Despite his resume and long-term success against players such as Denver’s Von Miller, Schwartz has never earned a Pro Bowl nomination, a snub Reid hopes gets rectified this year.

“I went through this with Jon Runyan who was phenomenal and it didn’t go his way for all that stuff,” Reid said, mentioning his longtime right tackle in Philadelphia who earned just one Pro Bowl bid in 14 NFL seasons. “But yet he was a great player, and Mitch is kind of in that same boat right now. He’s as deserving as anybody for an honor.”

But Schwartz gives credit to his former opponent Mack along with Miller and Los Angeles Chargers pass rushers Melvin Gordon and Joey Bosa. He says facing those players six times a year in the AFC West sharpened his game.

“You’ve got to go against the best a lot,” Schwartz explained. “I think that gives you good experience when you’ve seen Von’s speed, you’ve seen Melvin’s speed, you’ve seen Khalil’s power and Bosa’s maneuverability. If you block those guys then there’s not anyone better than those set of guys.”

The Raiders defensive front looks much different without both Mack and defensive end Bruce Irvin, whom the team released earlier this season. Fifth-round pick Maurice Hurst Jr. from Michigan leads the team with four sacks at defensive tackle. No one else still on the team has more than one sack on the season.

But Schwartz, who spent a few seasons on struggling teams in Cleveland during his first four years in the league, says the Chiefs can’t overlook the Raiders.

“We understand that any team can beat any team any given week,” Schwartz said. “Anyone on that defensive line can beat you any single play.”

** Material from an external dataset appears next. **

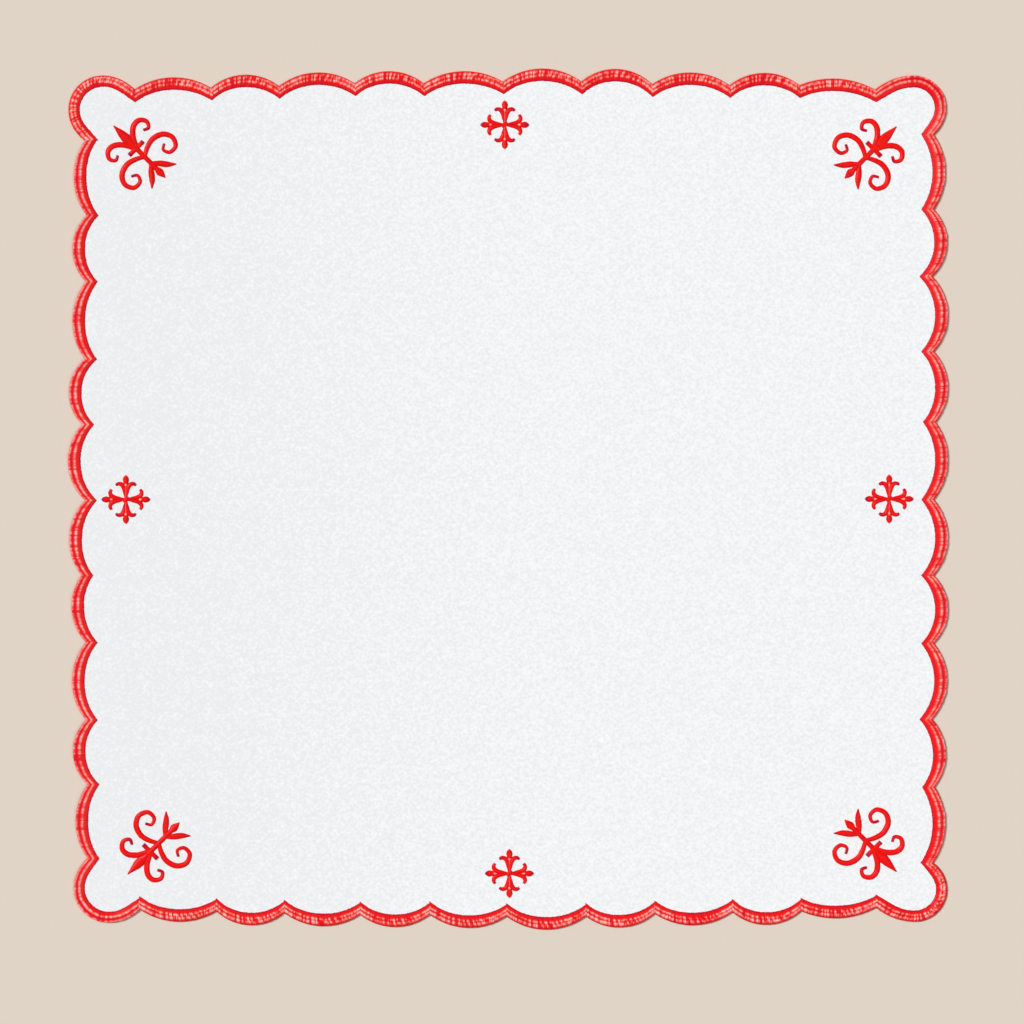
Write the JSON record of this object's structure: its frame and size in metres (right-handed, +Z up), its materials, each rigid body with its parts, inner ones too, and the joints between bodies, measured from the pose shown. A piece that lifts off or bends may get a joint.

BY THE NUMBERS: 7 – Consecutive regular-season games with a sack for Chiefs defensive end Chris Jones, the longest active streak in the NFL. With a sack against the Oakland Raiders this Sunday, Jones can match the franchise record of eight straight games with a sack by Justin Houston over the 2014-15 seasons. Only five players have a longer streak than eight games since sacks became an official stat in 1981. Four sacks in his last two games give Jones a career-best nine sacks on the season.